そしたら、隣の夫婦から「今までひどく虐(いじ)められた」
という話をし始めて、延々と「恨み話」を聞かされました。
「飼っていた猫が“毒の饅頭”を食べさせられて亡くなった」みたいな話です。
この方は、僕に「その話」をし終わると、
意外にあっさりと立ち退きに応じ始めて、
6ヶ月の立ち退き料で出てくれました。
最後のご夫婦の交渉は手間取りました。
最初は「この家で死にたい。

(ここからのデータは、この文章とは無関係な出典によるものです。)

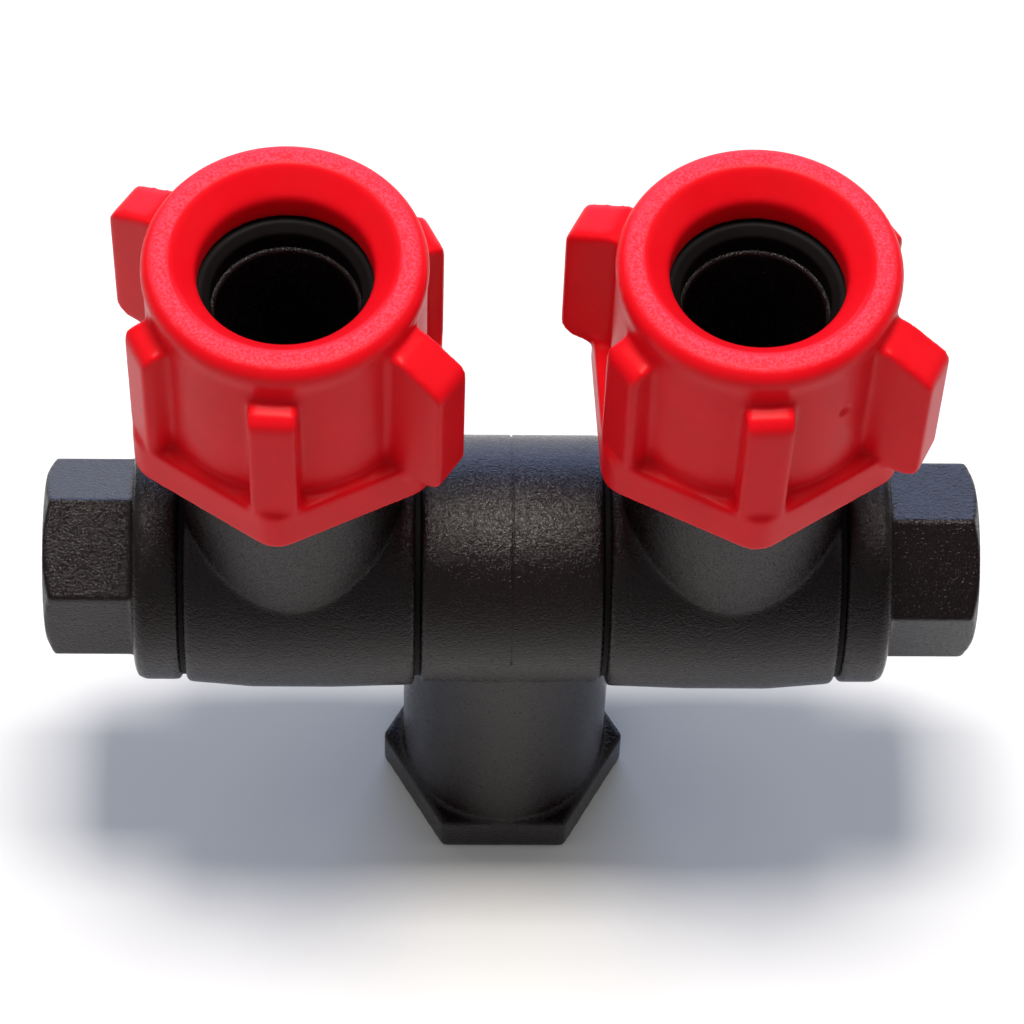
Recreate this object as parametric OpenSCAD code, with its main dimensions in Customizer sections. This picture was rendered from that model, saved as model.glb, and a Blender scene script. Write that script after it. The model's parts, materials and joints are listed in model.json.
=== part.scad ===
// Hose splitter with one threaded inlet and two swivelling outlets.
// Each outlet has a quarter-turn cap over a seat gasket, and turns on a hollow pivot bolt.
// Millimetres. The origin is the centre of the inlet mouth, +Z runs up the stem and +X along the barrel.
// The right-hand half is drawn first, and the left-hand half is the same pieces turned half round.

/* [Inlet body] */
// Height of the barrel axis above the inlet face
axis_h = 39.3; // [34:0.1:48]
// Diameter of the centre barrel
centre_d = 24.2; // [22:0.1:28]
// Length of the centre barrel
centre_len = 17.75; // [15:0.05:24]
// Diameter of the inlet stem
stem_d = 20.8; // [18:0.1:22]
// Width across the flats of the inlet hexagon
inlet_af = 21.7; // [21:0.1:27]
// Height of the inlet hexagon
inlet_hex_h = 4.7; // [3:0.1:8]
// Diameter of the inlet thread's wall
inlet_bore_d = 11.8; // [10:0.1:14]
// Depth of the inlet thread
inlet_depth = 14; // [10:0.5:16]
// Diameter of the water passages
passage_d = 8; // [6:0.1:9]

/* [Swivel bodies] */
// Largest diameter of a swivel barrel
swivel_d = 25.4; // [24:0.1:31]
// Length of a swivel barrel
swivel_len = 22.25; // [19:0.05:28]
// Distance of the outlet axis from the swivel's inner end
neck_from_inner_end = 11.8; // [10:0.05:14]
// Diameter of the neck under the cap
neck_d = 21.2; // [20:0.1:24]
// Height of the neck's shoulder above the barrel axis
neck_h = 26.8; // [22:0.1:32]
// Height of the bayonet head above the shoulder
head_h = 15.4; // [13:0.1:20]
// Diameter of the bayonet head
head_d = 17.8; // [14.8:0.1:18.4]
// Diameter of the outlet bore
outlet_bore_d = 12.8; // [10:0.1:14]
// Depth of the outlet bore below the seat
outlet_depth = 16.2; // [13:0.1:18]
// How far each bayonet lug stands out of the head
lug_reach = 1.8; // [1.2:0.1:2.2]
// Thickness of the bayonet lugs
lug_t = 2.6; // [2:0.1:3]
// Angle that each bayonet lug spans
lug_span = 64; // [50:1:70]

/* [Pivot bolts] */
// Diameter of the bolt's shank and thread
shank_d = 16; // [13:0.1:17]
// Diameter of the hollow in the bolt
hollow_d = 9.6; // [6:0.1:10]
// Length of thread inside the inlet body
thread_len = 5.2; // [4:0.1:6]
// Diameter of the bolt's collar
collar_d = 24; // [20:0.1:28]
// Thickness of the bolt's collar
collar_t = 4.5; // [3:0.1:8]
// Width across the flats of the bolt's hexagon
bolt_af = 16.7; // [12:0.1:19]
// Length of the bolt's hexagon
bolt_hex_len = 8.7; // [5:0.05:12]
// Angle at which the left hexagon rests
left_hex_turn = 32; // [0:1:59]
// Angle at which the right hexagon rests
right_hex_turn = 39; // [0:1:59]

/* [Caps] */
// Wall of the cap outside the bayonet
cap_wall = 1.75; // [1.2:0.05:3]
// Diameter of the hole in the cap
mouth_d = 15.9; // [14:0.1:17]
// Height of the cap above the seat gasket
lip_h = 5.3; // [5:0.1:8]
// Height of the cap's hexagonal flange
flange_h = 5.1; // [3:0.1:6]
// How far the flange's flats stand out of the wall
flange_reach = 1.1; // [1:0.1:4]
// How far the four ribs stand out of the wall
rib_reach = 2.3; // [1.5:0.05:4]
// How far the two ears stand out of the wall
ear_reach = 5.5; // [4:0.05:9]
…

骨を埋めたい」などと言います。
(骨を埋められても困りますし)
「金の問題ではない」と何回も言ってました。
当社(当時)の事務所に来てもらって
上司の部長にも交渉してもらいました。
そのうちに「1000万円くれれば出て行く」と言い始めました。
僕は目を丸くしたのですが
部長は「金額が出てきたから、もうすぐに決着するよ」と予言しました。
家賃10年分の立退料
結果は部長の言葉通り、1~2週間後に「300万円」で話が付きました。
25000円の家賃の10年分です。
オーナーは協力に拒みましたが、
最後は当社の建築利益から半分を負担することで、
ようやく納得してくれました。
「相場より安く貸していたのに」というわけですが、
これが、相手の借家権を強くしてしまう結果になるのです。
皮肉ですね。
これが、あのときの先輩の「不思議な笑顔」の正体だったのです。
さてさて、引用が長くなりましたが、
賃貸経営しているオーナーは、
皆さんが「立ち退き料」のリスクを負っています。
建物は、いつかは「取り壊し」の運命にありますから、
そのときに「退去してください」と頼むことになります。
その場合の「借家権」は強力ですから、
強欲な借主に遭遇すれば、高額な立ち退き料の負担を強いられることがあります。
私達はこのリスクを回避するために、
・賃料を相場以下に落としてはならない
・借主とのコミュニケーションをとっておく
・定期借家契約を導入する
などの対策を、オーナーに提案して実行する必要がありますね。
賃貸経営の7つのリスクとは
もう一度、オーナーの7つのリスクを再確認しましょう。
1.『空室』
2.『値下がり』
3.『未回収損の発生』
4.『運営費の増加』
5.『天災地変に遭遇』
6.『事件に巻き込まれる』
7.『高額の立ち退き料』
オーナーには、このようなリスクが存在することを、
日頃から伝えておくようにしましょう。